The Mam nodded, but now that the frost had melted he quirked a mischievous eyebrow at them.

“I might enjoy the night better if I’d had a chance to taste the sweetness of your pretty girl. Would you not let her dance with me?” the god asked, turning his sly eyes toward Casiopea. “How I love mortal women, you know that, and since we are friends again, it would be a nice gesture to grant me this one to warm me up. I think we both agree I could use some warming up after—”

“Oh, I’ll slap you twice if you even think it,” she declared.

“I like a good slap now and then. Come here,” he said, holding his palm upward and crooking his finger at her.

The death god stood stiff as a spear, and his hand fell upon Casiopea’s shoulder. “Look elsewhere for diversions,” Hun-Kamé said drily. “And apologize to the lady for being crude tonight.”

“How prickly you are! I was trying to be friendly, but instead I’ll be off, then. There is no point in offending Death and his handmaiden any further. My apologies, miss. Be well, cousin.”

The weather god took out a cigarette and he lit it, chuckling as he walked down the alley and disappeared from sight, heading back toward the music and the raucous crowds. The night grew warmer, again the ordinary tropical night of the port, and Hun-Kamé lifted his hand from her shoulder.

“Thank you,” she told him.

“You should not thank me for such small things,” he replied.

Casiopea supposed he was correct, since he needed her and if he had stood up for her, it was because she was valuable to him. Nevertheless she considered it a nice gesture. No one had ever defended her when Martín bothered her, and she could not help but to feel grateful and to look kindly at him. Thus, minutes after she thought she might want to fear him, be wary of him, she was again forgetting his true nature and seeing a man.

“Lady Tun, if you’ll come with me, we have work to do,” Hun-Kamé said, heading in the opposite direction from the one the Mam had taken.

“What kind of work?”

“Now that I have my ear back I can listen to the voices of the psychopomp and the dead. Let us find a proper crossroad.”

“I don’t know what you mean.”

“You shall see,” he said.





They walked away from the downtown area, the crowds growing thinner until there were only a few people around them, then none. They walked for a long time. The white houses on each side of the street were silent as tombs. The silver in their costumes caught a ray of light here and there, like a stray spark.

They reached a crossroad. There were no more houses, not a single lonely shack on the side of the road, only the narrow path they’d been following. Casiopea glanced up at the stars, looking for Xaman Ek, which the Europeans called Polaris. This star was the symbol of the god with the monkey head, to whom the resin of the copal tree is offered at the side of the road. She wondered if he was as real as Hun-Kamé, and whether he truly had the head of an animal.

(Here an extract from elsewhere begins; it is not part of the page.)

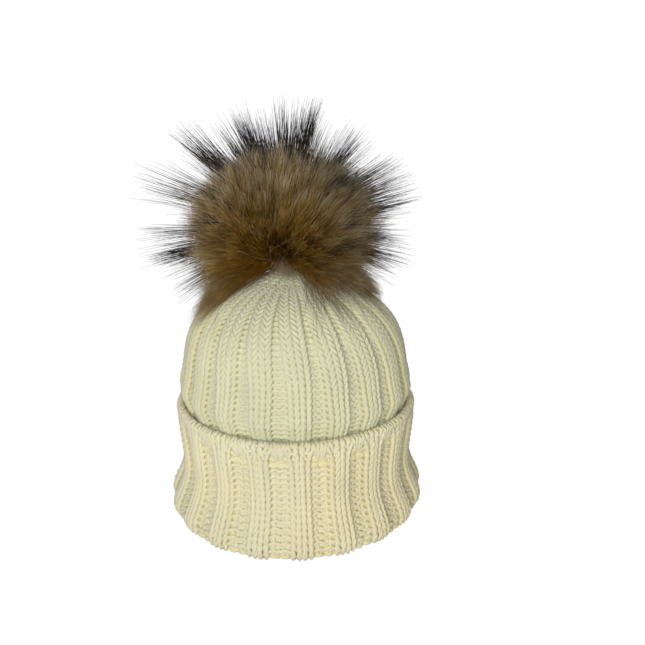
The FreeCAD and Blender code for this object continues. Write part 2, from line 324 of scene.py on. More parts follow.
def course(s, row, relief, closing, lean, keep=(1, 1, 1, 1), plain=0.0):
    """What one course is made from: its place, row height, rib relief, gutter closing and loops."""
    return {"s": s, "row": row, "relief": relief, "closing": closing, "lean": lean, "keep": keep,
            "plain": plain}


def body_outline():
    crown = crown_outline()
    fold = [(0.0845, 0.0), (0.0842, 0.0012), (0.084, 0.0035)]
    return Outline(fold + list(crown.p)).inset(HALF_KNIT + BODY_RELIEF * 0.75)


def cuff_middle():
    """The cuff's middle line: under the fold, up the flare, over the rim and down inside it."""
    outer = cuff_outline()
    s = np.linspace(0, outer.length, 220)
    r, z = outer.at(s)
    tr, tz = outer.along(s)
    top = z.max()
    upright = s < s[np.argmax(z)]
    relief = CUFF_RELIEF * (1 - 0.75 * smooth(top - 0.016, top - 0.003, z))
    inset = HALF_KNIT + 0.75 * relief
    body = [(a - c * i, b + d * i) for a, b, c, d, i, k in zip(r, z, tz, tr, inset, upright)
            if k and b < top - 0.0062]
    lip = 0.4 * MM
    roll = 1.35 * MM
    edge_r = body[-1][0] + lip
    start = top - HALF_KNIT - 1.6 * MM - lip
    arc = [(edge_r - roll + roll * math.cos(a), start + roll * math.sin(a))
           for a in np.linspace(0, math.pi, 12)]
    down = [(edge_r - 2 * roll, start - d) for d in (0.003, 0.006, 0.010)]
    line = Outline(body + arc + down)
    rim_s = line.s[np.argmax(line.p[:, 1])]
    return line, rim_s


body_line = body_outline()
cuff_line, cuff_rim = cuff_middle()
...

A moth flew by, and Hun-Kamé stretched out his hand, as if calling for it. The moth obeyed him, gently settling upon his palm, and he closed his fingers, crushing it. Had Hun-Kamé been mortal, he would have needed a more substantial sacrifice—a dog would have been suitable—to engage in this sorcery of the night. But since he was a god, and a god who had regained his lost ear and with it a smidgen of his magic, the moth sufficed.